A Design Challenge 2002 Primer


byJeff Bachiochi

PSoC

The Harvard architecture of this 8-bit core provides faster overall throughput because it has separate address and data buses. Although the processor can be clocked up to 24 MHz, slower clocks have the advantage of consuming less current. The instruction set has more than 130 instructions based on variants of less than 30, including bit manipulations. All devices have access to both analog and digital blocks from the smallest 8-pin device to the largest 48-pin device.

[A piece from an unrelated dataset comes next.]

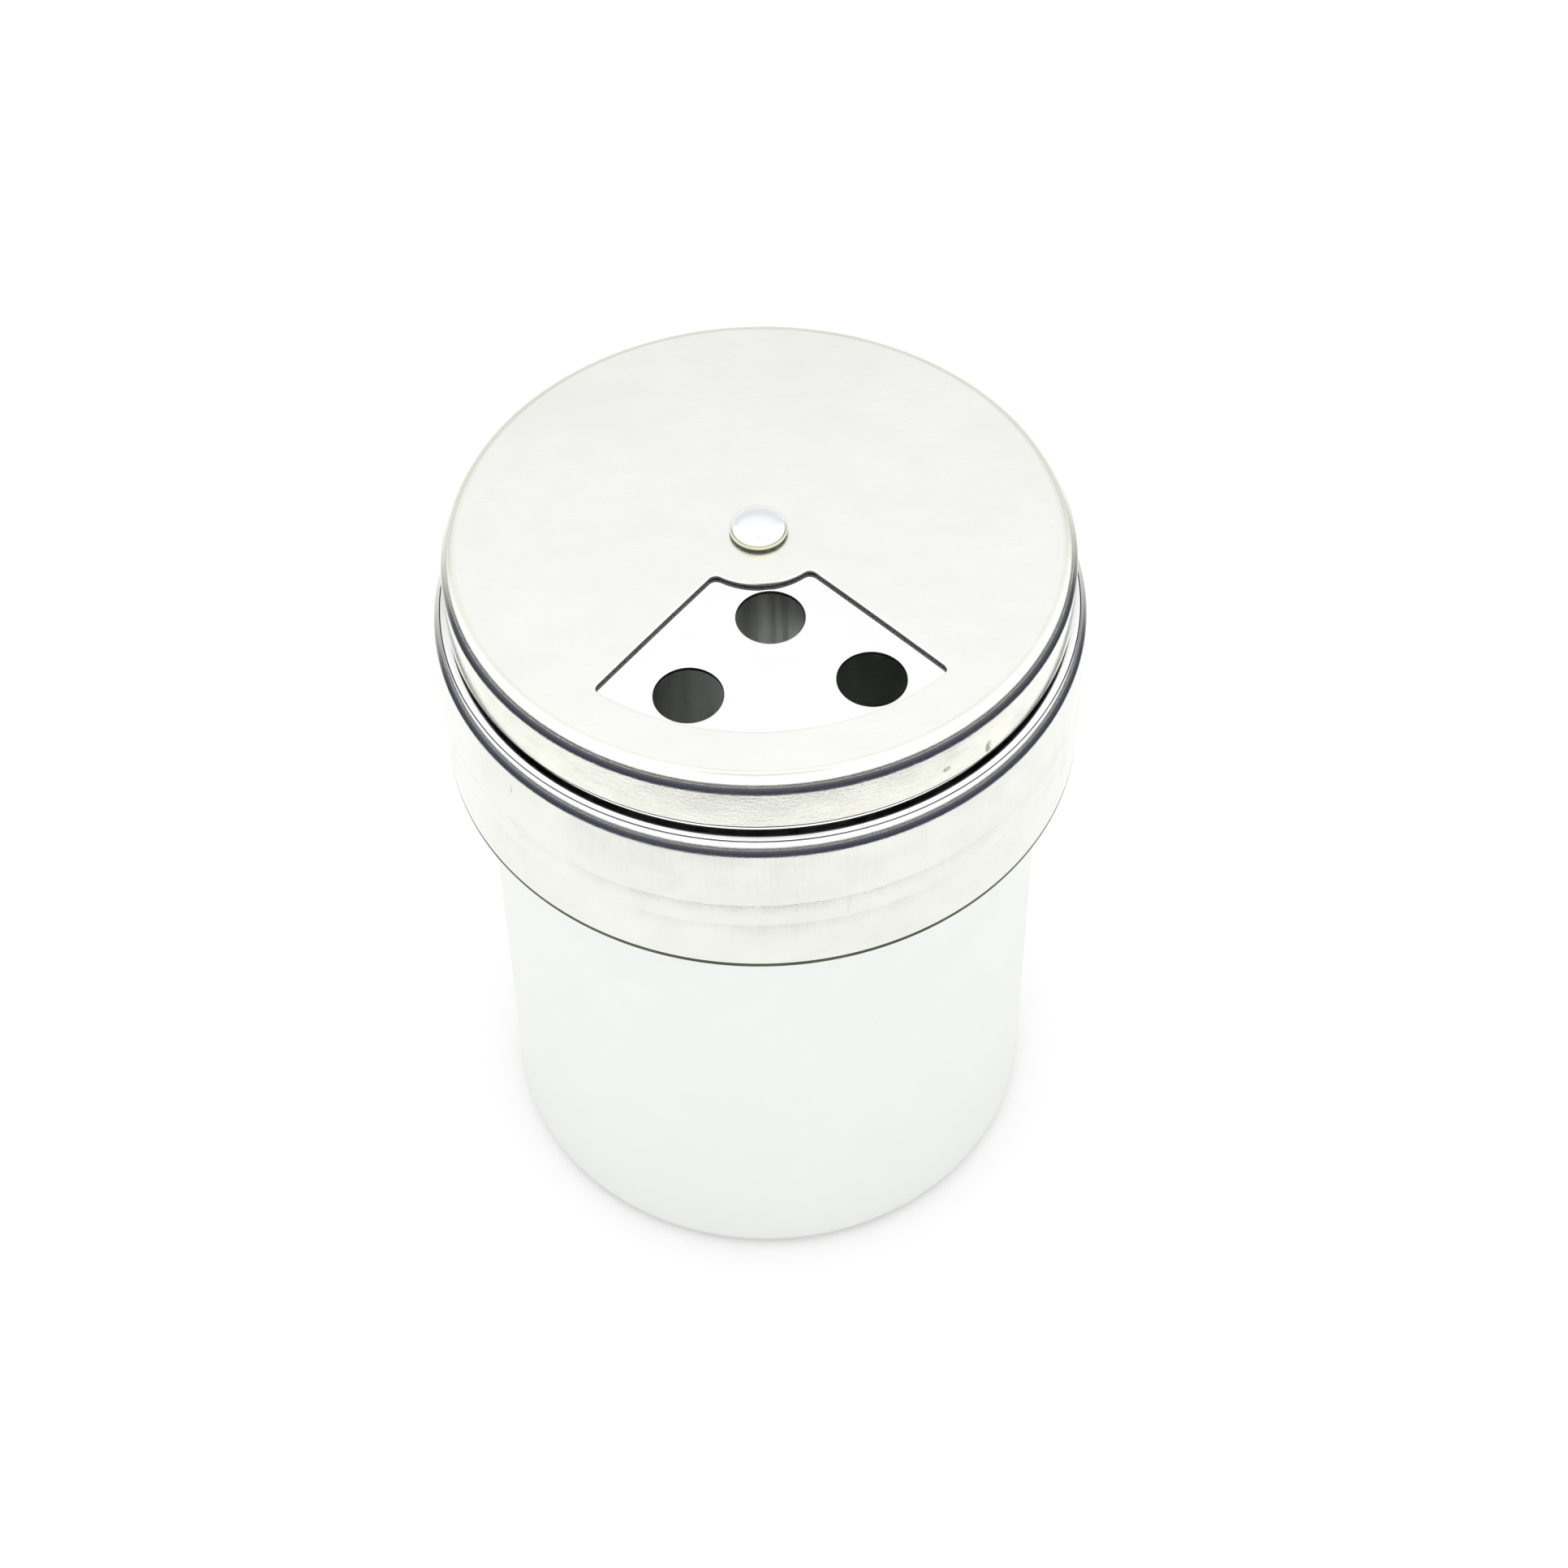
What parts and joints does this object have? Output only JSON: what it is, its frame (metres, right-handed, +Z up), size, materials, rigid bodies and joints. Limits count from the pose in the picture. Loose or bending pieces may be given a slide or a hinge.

Each block can be used alone for simple functions or in combination with other blocks to produce higher level functions. An 8 × 8 hardware multiply and 32-bit accumulate module (MAC) presents results in a single instruction cycle. Every I/O pin can serve as an interrupt source and has highly configurable output drive specifications.

The main oscillator achieves ±2.5% accuracy without the use of a crystal. If higher accuracy is necessary, a 32-kHz clock crystal provides both low-speed oscillator accuracy and a PLL reference for the high-speed oscillator. The low-speed oscillator, which can run without a crystal, provides additional clocking for the watchdog/sleep timer and the PSoC blocks.

The flash memory has an endurance of more than 100,000 erase/write cycles and uses a flexible protection scheme to prevent not only unwanted writes but also unauthorized reads. Let’s take a brief look at some important points of the basic architecture before delving into the analog and digital blocks.

Core

The primary operation of the M8C core is controlled through six primary registers, which are not directly accessible. Although these registers are not mapped into either of the two register banks, they affect or are effected by various instructions either directly or indirectly.

Figure 2 shows the bit breakdown of the six CPU registers (CPU_F, CPU_A, CPU_X, CPU_SP, and CPU_PCH/PCL). Note: Although it isn’t shown in Figure 2, the upper three reserved bits will be used for RAM bank switching on devices that support more than 256 bytes of RAM.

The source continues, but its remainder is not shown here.